Should You Offer Your Product or Services for Free?
Should you give away free stuff to get customers? Does it work in the retail environment, in software sales, or even when selling your services?
The answer is as unique as your business.
When I was a 17-year-old junior at Arizona State University, I paid my tuition by working in what was then one of Phoenix's very first health clubs. I taught aerobics, sold healthclub memberships and spotted for some very nice looking male weight lifters.
But the club was seriously short on "regular" people - the members who are the backbone of any successful club.

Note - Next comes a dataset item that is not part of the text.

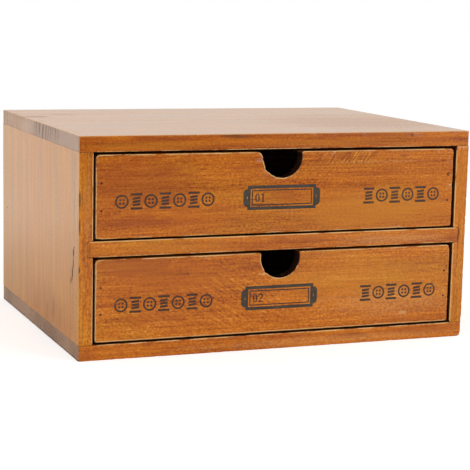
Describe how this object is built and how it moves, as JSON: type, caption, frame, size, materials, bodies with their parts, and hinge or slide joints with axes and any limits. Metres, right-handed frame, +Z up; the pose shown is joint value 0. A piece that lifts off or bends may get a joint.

One of the owners came up with the novel idea of placing colorful display boxes around town that said, "Try a Health Club Membership for 30 Days - FREE!" People would fill out a little form and slip it into the box. The other sales girl and i split the leads and called everyone. But of the people we got to show up in the club, very few converted to paying customers.
Undaunted, the clever owner tested his tactics. He switched the boxes to decree "Try a Health Club membership fo 30 days - Just $10!"
Fewer people actually showed up when he did that, but of those who did pay the $10, a much higher percentage bought the annual membership.
Lesson learned in this experience and many times since, in all my businesses and in many run by my friends: People don't value what they get for free.
On the flip side, there's the principle of "Givers Gain." Ben Franklin called it "Doing Well by Doing Good." How many times in your life have you tried something, liked it, and bought it? Exactly. Lots of times. Food samples, free trials, generous return policies, etc.
Many information-based businesses give away a little of their highest quality content to help the prospects trust them and appreciate the quality of their information. My sixth and current company Keller Media, Inc. gives away lots of free webinars to help new and future authors, speakers and small business owners realize that what we're offering is worth their time and investment.
The answer for your business is the real lesson embedded in the wisdom shown by the health club owner all those years ago: Testing. When free didn't work, he tried $10. One marketing theory is that people who pay a little in the beginninng will pay more later (assuming they like it). And people who pay nothing will never pay anything.
For one month, offer a sample to your prospects. During the next month, try your own customized version of the $10 approach - charge a little bit for something - even if it just shipping and handling charges. Pay close attention to what happens and you'll have your first answer. Three months later, try swapping out the free or cheap item - watch to see if that changes the inflow of customers.
One of the most surprising things I have learned about marketing and sales in my whole life is this: the more keenly you pay attention to your customers' behaviors, the more clarity you will have on how to serve them best and thus make the greatest profits.